- What to produce:
Will you give every entry again exactly as it stands?

JSON records of objects
···
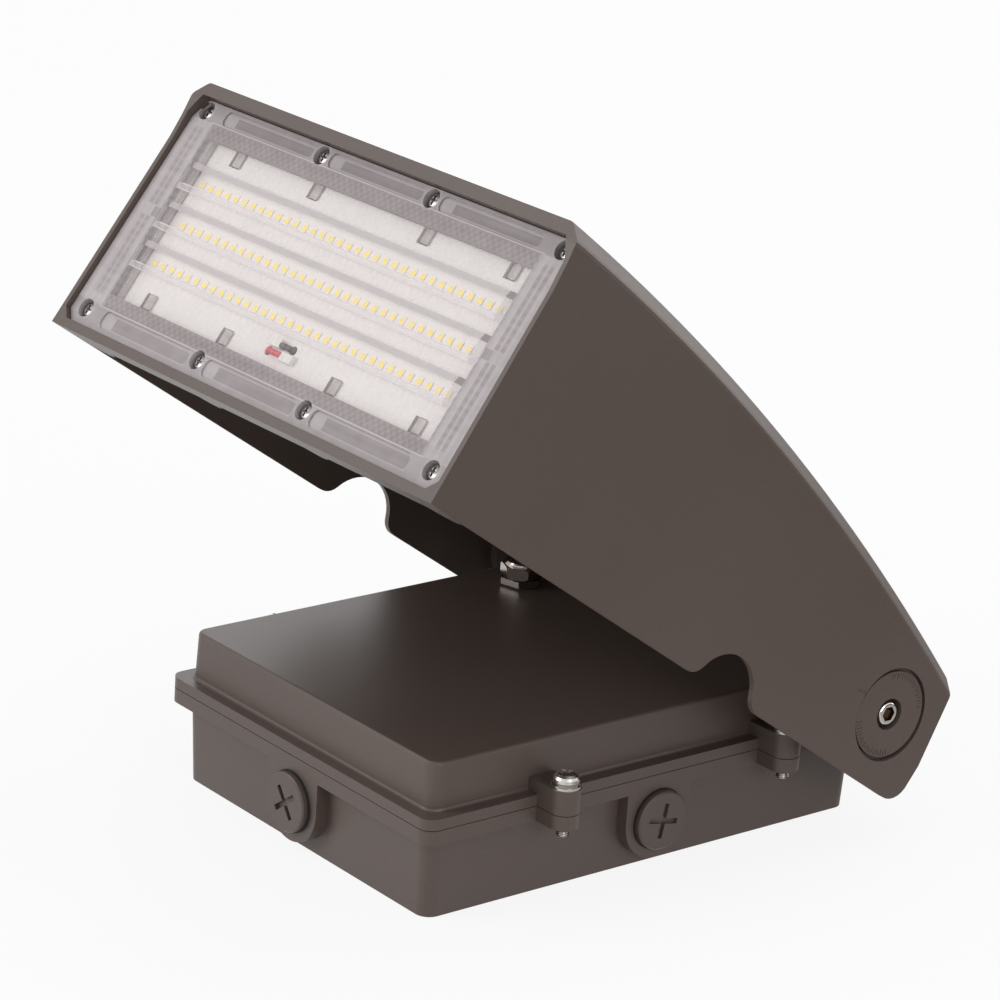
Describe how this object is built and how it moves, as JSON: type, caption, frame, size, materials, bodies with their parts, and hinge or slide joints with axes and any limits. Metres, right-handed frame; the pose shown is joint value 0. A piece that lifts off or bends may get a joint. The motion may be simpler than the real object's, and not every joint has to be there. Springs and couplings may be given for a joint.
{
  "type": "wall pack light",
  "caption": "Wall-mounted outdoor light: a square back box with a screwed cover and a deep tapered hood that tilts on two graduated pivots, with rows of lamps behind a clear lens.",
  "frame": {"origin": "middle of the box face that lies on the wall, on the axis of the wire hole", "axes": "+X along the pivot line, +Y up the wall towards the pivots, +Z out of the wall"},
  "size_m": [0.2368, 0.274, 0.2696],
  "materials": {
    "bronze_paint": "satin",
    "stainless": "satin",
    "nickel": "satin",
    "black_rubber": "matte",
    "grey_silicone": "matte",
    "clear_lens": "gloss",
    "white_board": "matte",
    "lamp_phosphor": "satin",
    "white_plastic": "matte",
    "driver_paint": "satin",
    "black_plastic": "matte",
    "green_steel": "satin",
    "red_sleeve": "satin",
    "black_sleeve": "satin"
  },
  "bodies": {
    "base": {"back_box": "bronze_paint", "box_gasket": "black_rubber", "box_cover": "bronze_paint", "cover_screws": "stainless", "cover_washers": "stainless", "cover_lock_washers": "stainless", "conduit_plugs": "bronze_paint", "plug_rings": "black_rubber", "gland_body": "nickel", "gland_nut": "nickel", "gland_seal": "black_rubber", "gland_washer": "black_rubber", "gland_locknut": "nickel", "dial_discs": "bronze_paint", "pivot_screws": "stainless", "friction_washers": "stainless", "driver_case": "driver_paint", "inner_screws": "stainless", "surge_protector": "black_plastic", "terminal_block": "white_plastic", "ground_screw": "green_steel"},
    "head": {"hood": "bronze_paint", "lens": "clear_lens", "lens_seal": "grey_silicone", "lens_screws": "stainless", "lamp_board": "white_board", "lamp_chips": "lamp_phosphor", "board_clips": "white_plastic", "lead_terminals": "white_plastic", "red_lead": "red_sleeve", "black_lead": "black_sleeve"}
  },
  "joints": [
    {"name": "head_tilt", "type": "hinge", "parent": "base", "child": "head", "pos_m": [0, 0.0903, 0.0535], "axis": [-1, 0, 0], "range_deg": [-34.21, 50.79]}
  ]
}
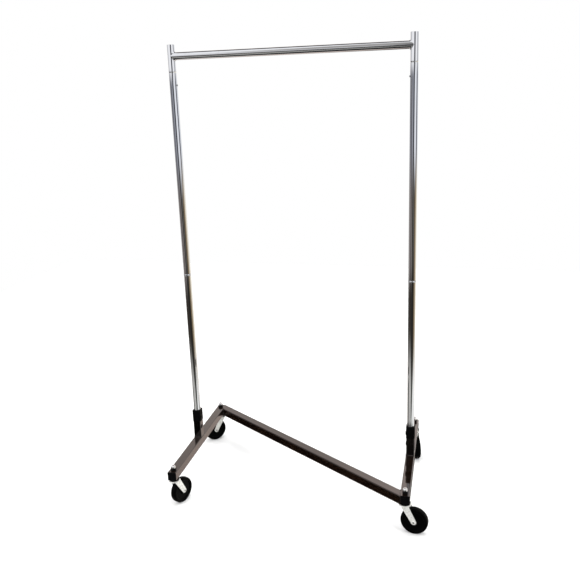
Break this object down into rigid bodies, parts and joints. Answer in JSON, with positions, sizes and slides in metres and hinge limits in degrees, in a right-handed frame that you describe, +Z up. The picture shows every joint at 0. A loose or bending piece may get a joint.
···
- Full output:
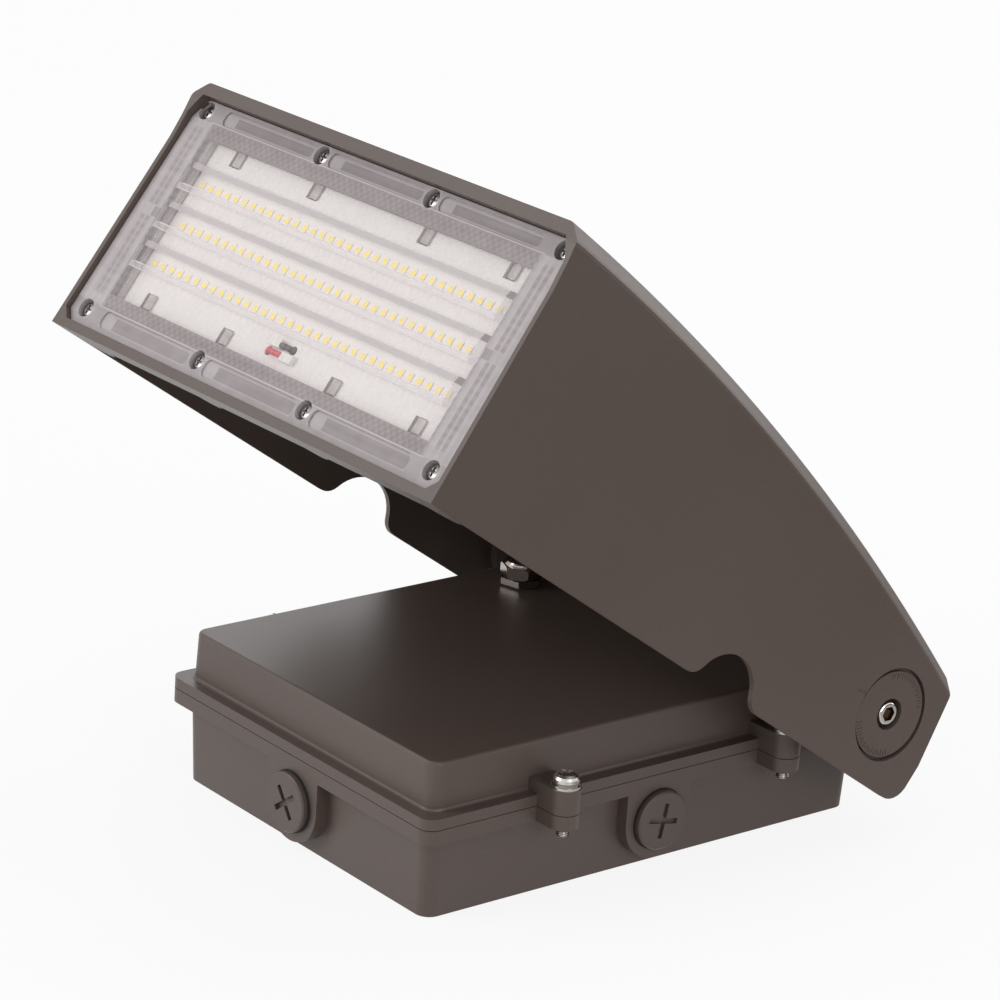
Describe how this object is built and how it moves, as JSON: type, caption, frame, size, materials, bodies with their parts, and hinge or slide joints with axes and any limits. Metres, right-handed frame; the pose shown is joint value 0. A piece that lifts off or bends may get a joint. The motion may be simpler than the real object's, and not every joint has to be there. Springs and couplings may be given for a joint.
{
  "type": "wall pack light",
  "caption": "Wall-mounted outdoor light: a square back box with a screwed cover and a deep tapered hood that tilts on two graduated pivots, with rows of lamps behind a clear lens.",
  "frame": {"origin": "middle of the box face that lies on the wall, on the axis of the wire hole", "axes": "+X along the pivot line, +Y up the wall towards the pivots, +Z out of the wall"},
  "size_m": [0.2368, 0.274, 0.2696],
  "materials": {
    "bronze_paint": "satin",
    "stainless": "satin",
    "nickel": "satin",
    "black_rubber": "matte",
    "grey_silicone": "matte",
    "clear_lens": "gloss",
    "white_board": "matte",
    "lamp_phosphor": "satin",
    "white_plastic": "matte",
    "driver_paint": "satin",
    "black_plastic": "matte",
    "green_steel": "satin",
    "red_sleeve": "satin",
    "black_sleeve": "satin"
  },
  "bodies": {
    "base": {"back_box": "bronze_paint", "box_gasket": "black_rubber", "box_cover": "bronze_paint", "cover_screws": "stainless", "cover_washers": "stainless", "cover_lock_washers": "stainless", "conduit_plugs": "bronze_paint", "plug_rings": "black_rubber", "gland_body": "nickel", "gland_nut": "nickel", "gland_seal": "black_rubber", "gland_washer": "black_rubber", "gland_locknut": "nickel", "dial_discs": "bronze_paint", "pivot_screws": "stainless", "friction_washers": "stainless", "driver_case": "driver_paint", "inner_screws": "stainless", "surge_protector": "black_plastic", "terminal_block": "white_plastic", "ground_screw": "green_steel"},
    "head": {"hood": "bronze_paint", "lens": "clear_lens", "lens_seal": "grey_silicone", "lens_screws": "stainless", "lamp_board": "white_board", "lamp_chips": "lamp_phosphor", "board_clips": "white_plastic", "lead_terminals": "white_plastic", "red_lead": "red_sleeve", "black_lead": "black_sleeve"}
  },
  "joints": [
    {"name": "head_tilt", "type": "hinge", "parent": "base", "child": "head", "pos_m": [0, 0.0903, 0.0535], "axis": [-1, 0, 0], "range_deg": [-34.21, 50.79]}
  ]
}
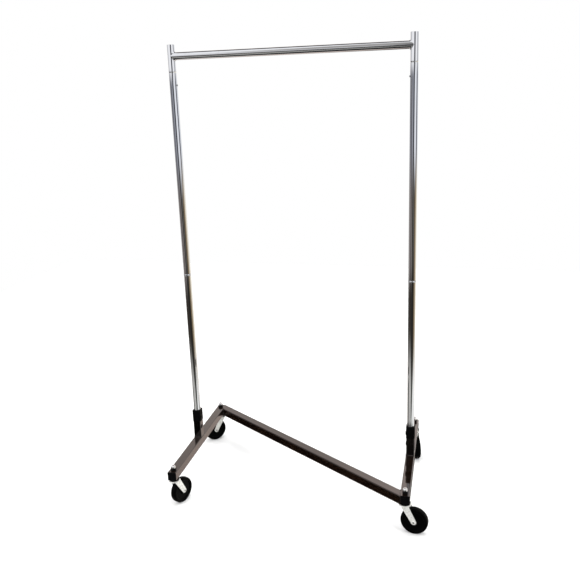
Break this object down into rigid bodies, parts and joints. Answer in JSON, with positions, sizes and slides in metres and hinge limits in degrees, in a right-handed frame that you describe, +Z up. The picture shows every joint at 0. A loose or bending piece may get a joint.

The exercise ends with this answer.